His film career began with a minor role in the 1971 film Welikathara, directed by D.B. Nihalsinghe. His first major role came with his second film, Kalu Diya Dahara, directed by Manik Sandarasagara. His first television acting role was in the serial Thunkal Sihinaya, directed by Tissa Abeysekara. He portrayed numerous roles in multiple films, including the role of Malakada Bass in the serial Doo Daruwo, which was the turning point of his teledrama career, a doorway shooting victim in the film Gini Avi Saha Gini Keli, a village headman in the film Sooriya Arana, and Don Spater Senanayake in the 2018 film Nidahase Piya DS. He acted in six foreign films, which included three Indian, two American, and one German film.

===Selected television serials===

- Adaraneeya Poornima
- Adaraneeya Amma
- Amaya
- Ammai Thaththai
- Aparna
- Athuru Paara
- Bim Kaluwara
- Bodhi
- Bogala Sawundiris
- Chakraudhaya
- Damini
- Diyaniyo
- Dolosmahe Gangawa
- Ekamath Eka Rataka
- Eth Kanda Lihini
- Ganga Addara Kele
- Gangawa Tharanaya
- Handapana
- Heeye Manaya
- Indikadolla
- Isisara Isawwa
- Kadupul Mal
- Kammiththa
- Kapa Nasna Samaya
- Kasee Salu
- Katu Imbula
- Kombi
- Kula Kumariya
- Kulawamiya
- Mahagedara
- Mahathala Hatana
- Maheshika
- Maya Agni
- Mehew Rate
- Monara Kirilli
- Nilla Penena Manaya
- Ran Mehesi
- Sakki
- Sanda Hiru Tharu
- Sanda Maddahana
- Sanda Nodutu Sanda
- Sankuru Maruthaya
- Santhuwaranaya
- Sathyangana
- Sil
- Siri Sirimal
- Situwarayo
- Suddilage Kathawa
- Sudu Hamine
- Tharupaba
- Theth Saha Viyali
- Wanabime Sirakaruwo

==Personal life and death==
Perera and his wife, a teledrama producer, had two daughters and one son. His youngest daughter, Yamuna Erandathi, is a teledrama actress and an honours graduate in Information Technology.
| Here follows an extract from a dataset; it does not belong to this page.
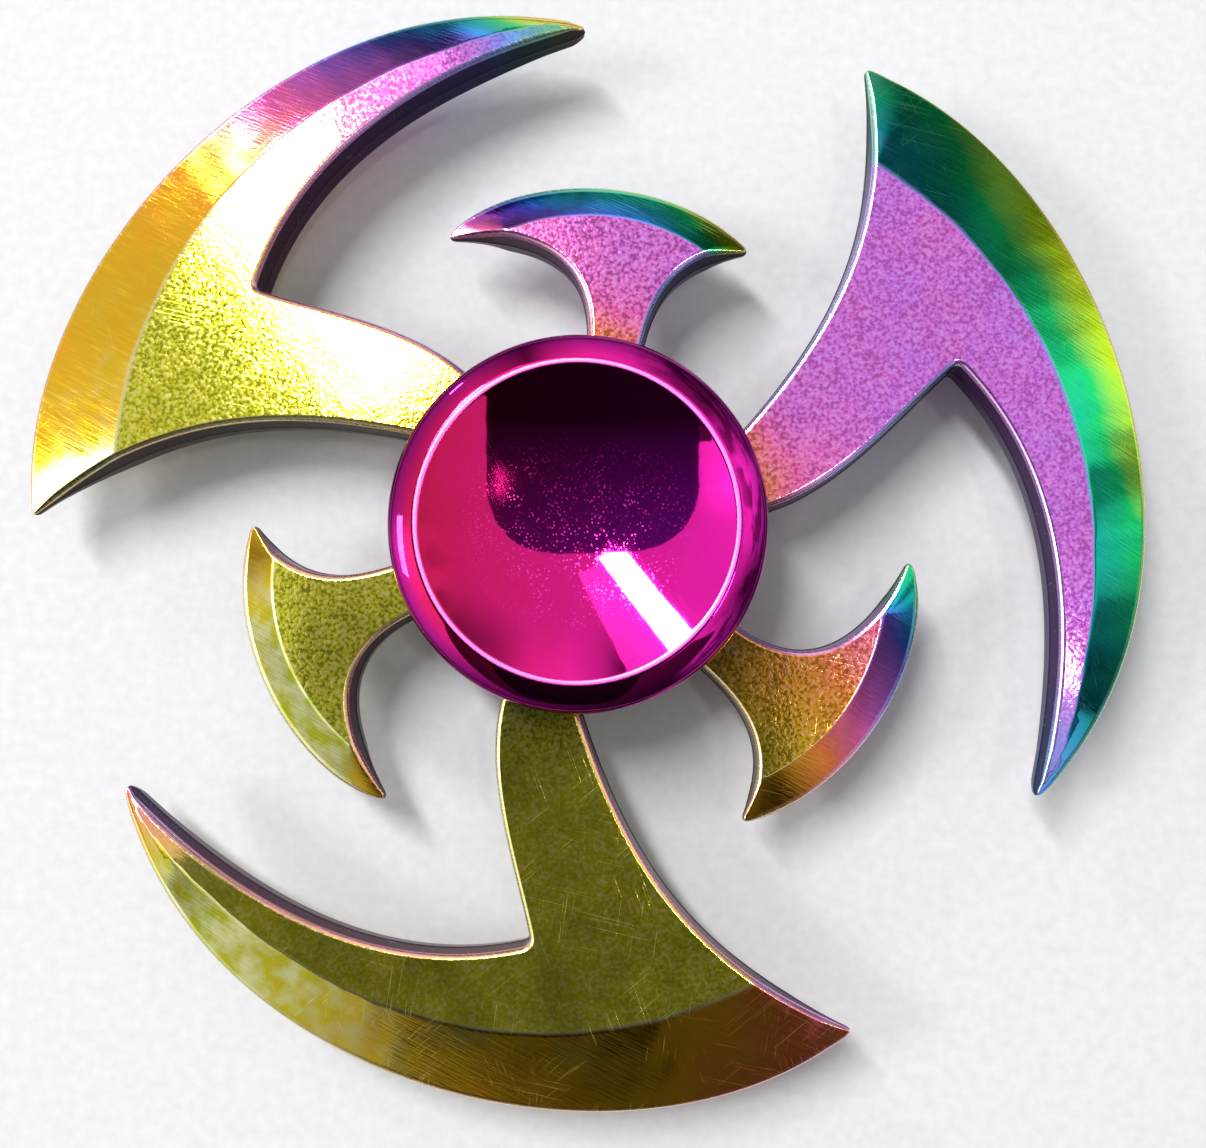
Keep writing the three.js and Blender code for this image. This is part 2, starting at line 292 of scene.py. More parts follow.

Perera died on 1 May 2023, at age 83.

==Filmography==

| Year | Film | Roles | Ref. |
|---|---|---|---|
| 1971 | Welikathara | Tarzan Kumara |  |
| 1980 | Karumakkarayo | Siyadoris |  |
| 1987 | Viragaya | Veddah Mudalali |  |
| 1998 | Gini Avi Saha Gini Keli | Doorway shooting victim |  |
| 1999 | Padadaya |  |  |
| 1999 | Sathya Devi | Veda Mahaththaya |  |
| 2000 | Sanda Yahanata | Farmer |  |
| 2001 | Aswesuma | Arnolis |  |
| 2002 | Parliament Jokes | Father of three sons |  |
| 2002 | Sudu Sewaneli |  |  |
| 2002 | Surapurata Kanyaviyak |  |  |
| 2003 | Sonduru Dadabima | Kamal's father |  |
| 2003 | Bheeshanaye Athuru Kathawak |  |  |
| 2004 | Sooriya Arana | Village headman |  |
| 2004 | Rajjumala |  |  |
| 2004 | Randiya Dahara | Loan agent |  |
| 2006 | Anjalika |  |  |
| 2008 | Super Star |  |  |
| 2008 | Sandalu Thalen Eha |  |  |
| 2010 | Kawulu Dora |  |  |
| 2010 | Kshema Bhoomi | Ralahamy |  |
| 2011 | Sinhawalokanaya | Veda Mahaththaya |  |
| 2011 | Mahindagamanaya | Chapman of King's House |  |
| 2012 | Midnight's Children | Astrologer |  |
| 2013 | Nikini Vassa |  |  |
| 2014 | Siri Daladagamanaya |  |  |
| 2014 | Anagarika Dharmapala Srimathano | Manamperi |  |
| 2015 | Maharaja Ajasath | Mahamathya |  |
| 2018 | Nidahase Piya DS | Don Spater Senanayake |  |
| TBD | Kondadeniye Hamuduruwo |  |  |
| TBD | Suvisi Vivarana |  |  |

==Awards==
In 1980, he won a film critics' award for his role in the movie Karumakkarayo. In 2007, he won the award for Best Supporting Actor for his role in the teleplay Chakrayudaya. He was awarded the Raigam Award for acting in the most number of teledramas.